Re: Fixing CRT brightness with WinDAS (lots of pictures)

Posted: 31 Mar 2014, 17:00
by spacediver
forget about sRGB mode on the trinitrons. Best to calibrate the three color temp modes (although for most people's purposes only 6500k is relevant).

It's important to understand that there are many different "colors" that we perceive as white, or achromatic. D65 is one of them, and it is the one used in HD and sRGB. So just using the eye to adjust colors until things become neutral won't really cut it, although without an instrument it's the best you can do.

Also, the bias and gain controls are rather limited, even with a colorimeter.
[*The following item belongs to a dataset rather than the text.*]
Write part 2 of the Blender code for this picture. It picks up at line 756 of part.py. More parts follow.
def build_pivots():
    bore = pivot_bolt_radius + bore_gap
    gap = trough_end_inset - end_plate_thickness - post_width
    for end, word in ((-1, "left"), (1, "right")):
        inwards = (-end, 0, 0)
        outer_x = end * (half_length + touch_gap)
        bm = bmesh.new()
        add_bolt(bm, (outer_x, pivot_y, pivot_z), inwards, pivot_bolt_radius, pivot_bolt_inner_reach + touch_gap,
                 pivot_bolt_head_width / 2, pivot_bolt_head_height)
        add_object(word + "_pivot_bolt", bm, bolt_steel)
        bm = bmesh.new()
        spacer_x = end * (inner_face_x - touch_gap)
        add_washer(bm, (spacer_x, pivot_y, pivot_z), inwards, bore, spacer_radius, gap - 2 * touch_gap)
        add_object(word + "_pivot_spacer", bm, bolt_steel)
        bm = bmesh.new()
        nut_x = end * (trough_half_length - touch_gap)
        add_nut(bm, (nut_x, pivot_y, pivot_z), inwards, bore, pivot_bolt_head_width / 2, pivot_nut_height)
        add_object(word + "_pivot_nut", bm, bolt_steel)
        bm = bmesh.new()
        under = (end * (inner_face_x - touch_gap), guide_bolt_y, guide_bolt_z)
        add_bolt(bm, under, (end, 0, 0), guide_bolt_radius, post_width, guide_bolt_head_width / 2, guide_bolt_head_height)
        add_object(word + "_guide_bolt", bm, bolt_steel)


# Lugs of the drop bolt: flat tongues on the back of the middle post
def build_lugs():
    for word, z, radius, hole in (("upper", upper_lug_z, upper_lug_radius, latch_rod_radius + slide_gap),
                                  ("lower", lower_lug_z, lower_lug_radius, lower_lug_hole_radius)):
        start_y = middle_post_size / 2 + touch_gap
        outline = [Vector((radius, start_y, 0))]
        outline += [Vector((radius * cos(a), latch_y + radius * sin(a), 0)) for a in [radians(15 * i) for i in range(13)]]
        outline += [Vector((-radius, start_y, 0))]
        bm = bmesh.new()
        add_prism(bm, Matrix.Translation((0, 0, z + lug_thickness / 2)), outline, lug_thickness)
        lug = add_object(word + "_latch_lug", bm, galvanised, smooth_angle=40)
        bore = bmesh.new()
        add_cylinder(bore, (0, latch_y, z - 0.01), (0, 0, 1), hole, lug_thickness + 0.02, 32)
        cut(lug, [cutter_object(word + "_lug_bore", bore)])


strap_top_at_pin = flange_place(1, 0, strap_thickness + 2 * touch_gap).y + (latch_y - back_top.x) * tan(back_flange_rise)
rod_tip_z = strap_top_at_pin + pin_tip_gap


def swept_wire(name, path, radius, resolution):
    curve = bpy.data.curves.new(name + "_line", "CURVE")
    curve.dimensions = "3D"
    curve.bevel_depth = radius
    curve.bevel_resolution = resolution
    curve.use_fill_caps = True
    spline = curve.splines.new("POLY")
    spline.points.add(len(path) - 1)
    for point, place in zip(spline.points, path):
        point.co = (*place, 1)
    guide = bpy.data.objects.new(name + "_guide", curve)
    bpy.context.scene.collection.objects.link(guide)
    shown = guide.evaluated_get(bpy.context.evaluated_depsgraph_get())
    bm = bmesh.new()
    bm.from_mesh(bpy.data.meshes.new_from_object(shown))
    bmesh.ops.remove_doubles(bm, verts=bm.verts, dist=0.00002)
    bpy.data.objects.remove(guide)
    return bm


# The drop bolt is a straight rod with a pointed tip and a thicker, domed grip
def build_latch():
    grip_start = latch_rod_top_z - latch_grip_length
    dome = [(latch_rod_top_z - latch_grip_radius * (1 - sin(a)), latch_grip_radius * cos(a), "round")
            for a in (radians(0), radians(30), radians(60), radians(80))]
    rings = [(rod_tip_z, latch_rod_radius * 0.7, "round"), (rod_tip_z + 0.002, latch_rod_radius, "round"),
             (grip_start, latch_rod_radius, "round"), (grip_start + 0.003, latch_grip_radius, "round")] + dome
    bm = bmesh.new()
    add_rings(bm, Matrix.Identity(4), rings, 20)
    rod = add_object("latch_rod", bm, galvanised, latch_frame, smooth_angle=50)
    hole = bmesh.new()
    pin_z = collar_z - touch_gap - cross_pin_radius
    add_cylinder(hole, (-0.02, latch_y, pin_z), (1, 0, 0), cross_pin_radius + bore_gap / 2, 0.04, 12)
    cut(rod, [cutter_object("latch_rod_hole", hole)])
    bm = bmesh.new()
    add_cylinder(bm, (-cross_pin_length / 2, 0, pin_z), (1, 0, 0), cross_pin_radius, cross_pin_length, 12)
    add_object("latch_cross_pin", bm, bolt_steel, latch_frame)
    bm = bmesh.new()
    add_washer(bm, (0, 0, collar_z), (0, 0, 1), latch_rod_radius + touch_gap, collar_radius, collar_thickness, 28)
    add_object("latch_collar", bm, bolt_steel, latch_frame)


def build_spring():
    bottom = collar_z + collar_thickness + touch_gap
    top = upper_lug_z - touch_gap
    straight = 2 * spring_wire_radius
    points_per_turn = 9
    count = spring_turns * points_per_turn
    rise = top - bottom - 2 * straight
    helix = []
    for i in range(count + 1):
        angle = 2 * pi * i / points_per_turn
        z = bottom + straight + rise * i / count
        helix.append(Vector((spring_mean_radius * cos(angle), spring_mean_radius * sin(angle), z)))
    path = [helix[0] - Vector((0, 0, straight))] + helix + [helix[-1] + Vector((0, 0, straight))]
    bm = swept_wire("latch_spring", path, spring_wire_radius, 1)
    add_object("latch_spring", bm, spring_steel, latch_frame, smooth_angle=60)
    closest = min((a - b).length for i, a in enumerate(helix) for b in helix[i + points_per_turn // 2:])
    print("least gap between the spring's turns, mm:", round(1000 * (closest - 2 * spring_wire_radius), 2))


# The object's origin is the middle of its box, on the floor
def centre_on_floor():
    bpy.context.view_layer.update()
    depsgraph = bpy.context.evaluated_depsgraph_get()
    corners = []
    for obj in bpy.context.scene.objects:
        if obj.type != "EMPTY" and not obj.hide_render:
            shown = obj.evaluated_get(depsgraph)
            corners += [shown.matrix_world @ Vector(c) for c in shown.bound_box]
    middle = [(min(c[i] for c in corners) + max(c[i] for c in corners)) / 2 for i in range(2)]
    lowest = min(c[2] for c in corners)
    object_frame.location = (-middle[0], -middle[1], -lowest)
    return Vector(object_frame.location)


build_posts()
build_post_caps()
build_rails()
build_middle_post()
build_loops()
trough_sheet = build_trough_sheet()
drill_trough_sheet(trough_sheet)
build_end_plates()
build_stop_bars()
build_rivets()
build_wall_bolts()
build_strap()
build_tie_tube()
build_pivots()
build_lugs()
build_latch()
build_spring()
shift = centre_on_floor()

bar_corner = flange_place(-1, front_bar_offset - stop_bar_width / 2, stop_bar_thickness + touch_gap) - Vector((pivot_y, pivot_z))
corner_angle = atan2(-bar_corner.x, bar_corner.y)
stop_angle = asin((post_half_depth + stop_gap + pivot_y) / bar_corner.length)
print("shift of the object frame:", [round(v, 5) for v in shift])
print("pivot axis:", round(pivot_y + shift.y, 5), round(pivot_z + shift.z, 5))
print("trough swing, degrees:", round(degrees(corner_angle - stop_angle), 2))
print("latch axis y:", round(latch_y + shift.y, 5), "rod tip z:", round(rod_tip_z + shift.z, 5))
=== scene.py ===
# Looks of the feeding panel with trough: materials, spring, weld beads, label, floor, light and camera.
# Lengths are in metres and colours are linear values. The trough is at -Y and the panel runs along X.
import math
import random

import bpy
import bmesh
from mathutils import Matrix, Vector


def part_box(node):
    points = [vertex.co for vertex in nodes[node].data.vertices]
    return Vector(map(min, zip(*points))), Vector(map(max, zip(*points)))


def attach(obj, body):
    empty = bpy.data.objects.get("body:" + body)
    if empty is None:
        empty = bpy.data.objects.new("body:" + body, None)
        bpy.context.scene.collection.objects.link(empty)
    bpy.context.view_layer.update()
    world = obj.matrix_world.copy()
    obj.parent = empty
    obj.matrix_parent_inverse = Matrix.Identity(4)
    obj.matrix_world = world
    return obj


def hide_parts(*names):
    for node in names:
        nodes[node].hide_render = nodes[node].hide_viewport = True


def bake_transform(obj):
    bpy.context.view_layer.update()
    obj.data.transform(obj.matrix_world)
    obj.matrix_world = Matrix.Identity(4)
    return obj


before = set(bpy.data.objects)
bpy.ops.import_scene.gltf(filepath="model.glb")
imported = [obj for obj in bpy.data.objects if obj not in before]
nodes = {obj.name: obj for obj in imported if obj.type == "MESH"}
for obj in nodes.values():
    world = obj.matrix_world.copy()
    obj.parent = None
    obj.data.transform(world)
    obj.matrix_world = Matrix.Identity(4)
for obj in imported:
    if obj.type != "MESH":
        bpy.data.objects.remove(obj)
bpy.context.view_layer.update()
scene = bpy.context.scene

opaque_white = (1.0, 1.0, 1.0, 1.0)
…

The white point balance adjustment in WinDAS does a much better job of calibrating the output of the guns - allows you to set the luminance of peak white, the black point, the cutoff voltage, etc.

Where abouts do you live btw? If you're close to Toronto, I'd offer for you to come over and see my unit for yourself so you could judge whether it's worth spending the extra effort calibrating it properly. I will say that once you've purchased the colorimeter, everything else is free (HCFR, Argyll).